• [DIRECTIVE]: Please give back word for word the lines below, from the first one through the one with "metallic lacquer on".

══════

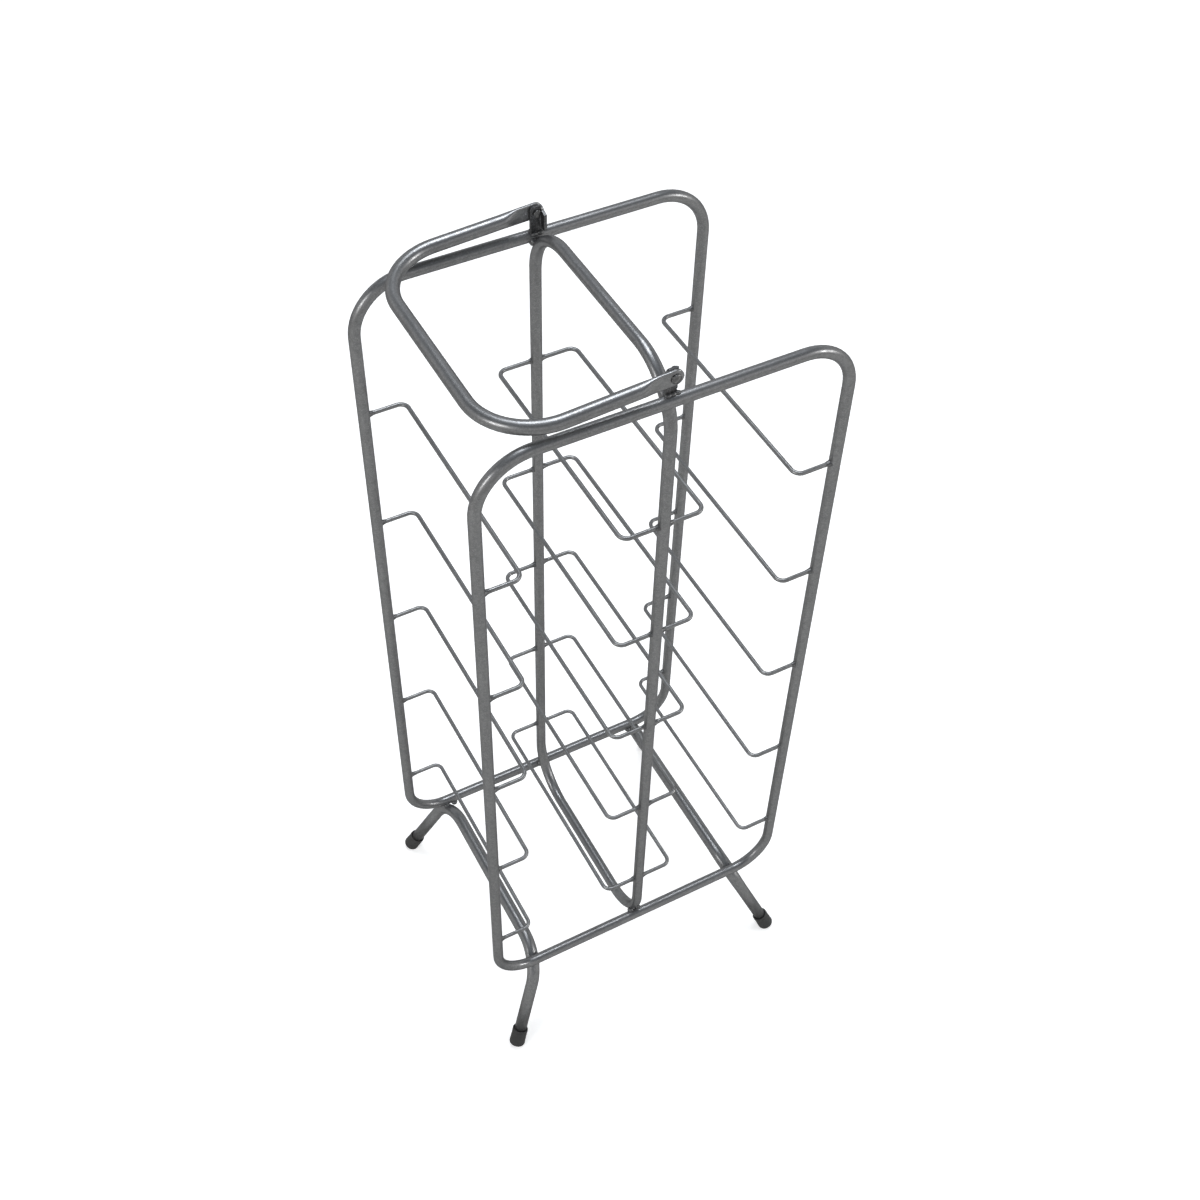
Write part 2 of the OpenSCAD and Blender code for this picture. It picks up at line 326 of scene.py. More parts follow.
@dataclass(frozen=True)
class Lacquer:
    """Satin metallic lacquer on steel, as sprayed on the tubes and wires."""

    name: str
    tone: Colour = (0.30, 0.302, 0.308, 1.0)
    dark_share: float = 0.86
    deep_share: float = 0.55
    light_tone: Colour = (0.62, 0.63, 0.66, 1.0)
    worn_tone: Colour = (0.36, 0.355, 0.35, 1.0)
    dust_tone: Colour = (0.30, 0.30, 0.29, 1.0)
    metallic: float = 0.82
    roughness: float = 0.32
    coat: float = 0.06
    # Painted shade: a dark edge tint that dims the rims as dark surroundings would.
    rim_shade_tint: Colour = (0.42, 0.42, 0.43, 1.0)
    peel_scale: float = 360.0
    peel_depth: float = 0.035
    flake_scale: float = 1900.0
    flake_share: float = 0.34
    flake_light: float = 0.22
    grain: float = 0.5
    wear: float = 0.25
    dust: float = 0.08

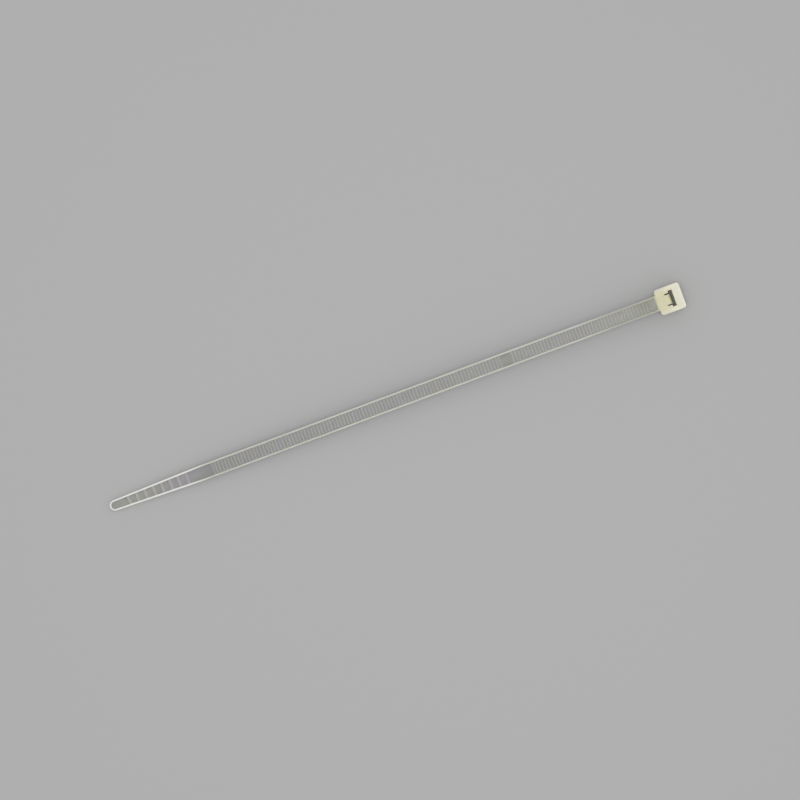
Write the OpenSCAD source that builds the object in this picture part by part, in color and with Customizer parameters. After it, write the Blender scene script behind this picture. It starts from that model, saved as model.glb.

══════

• [RESULT OF THE EXERCISE]:
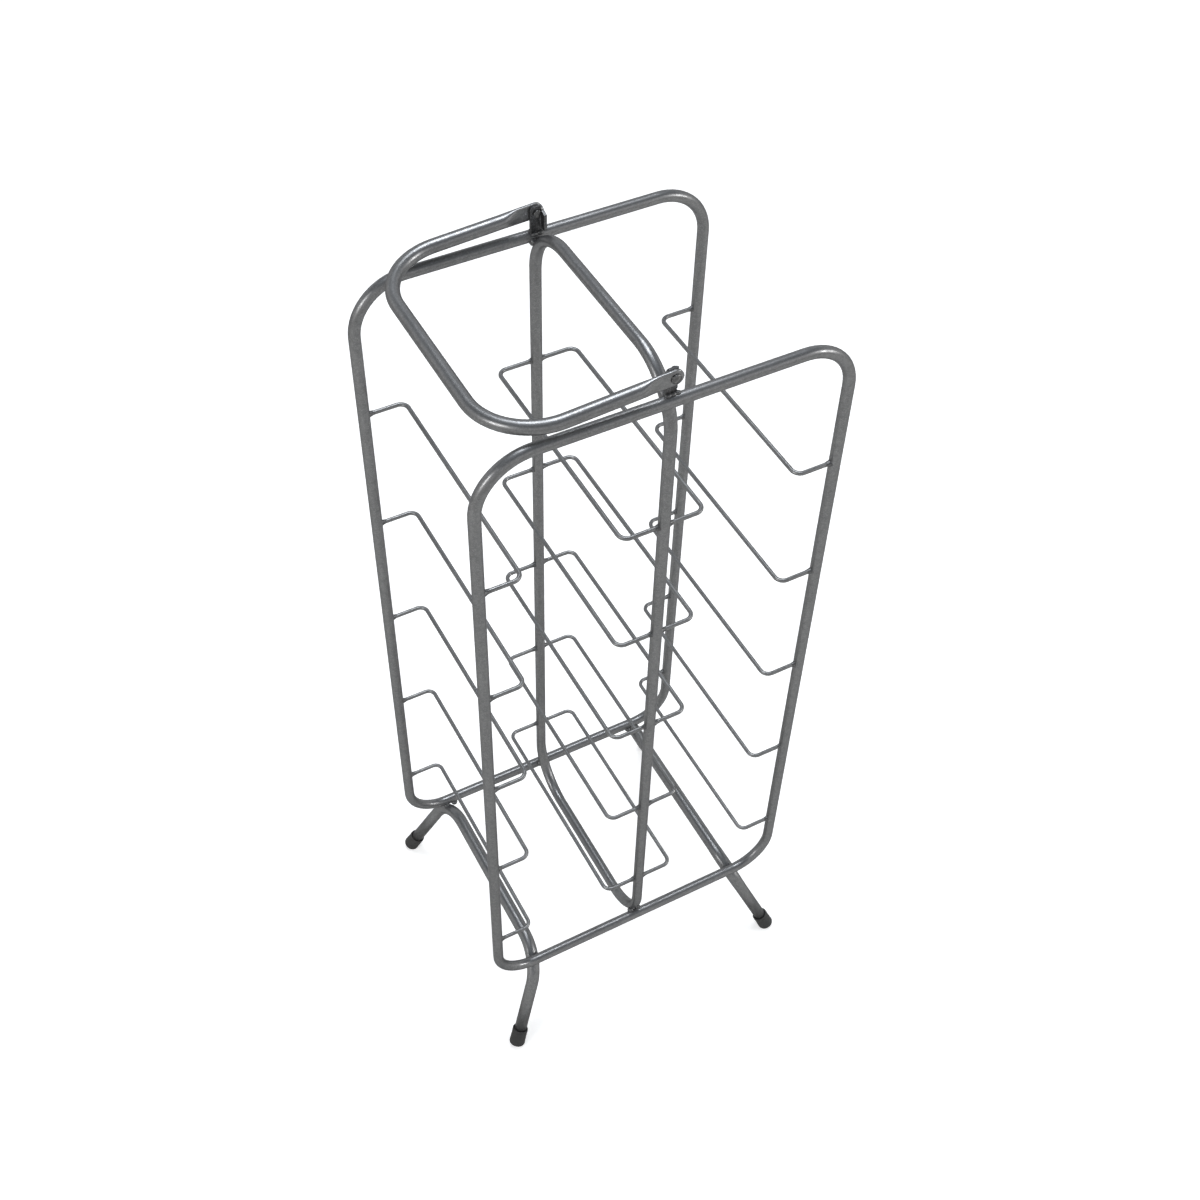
Write part 2 of the OpenSCAD and Blender code for this picture. It picks up at line 326 of scene.py. More parts follow.
@dataclass(frozen=True)
class Lacquer:
    """Satin metallic lacquer on steel, as sprayed on the tubes and wires."""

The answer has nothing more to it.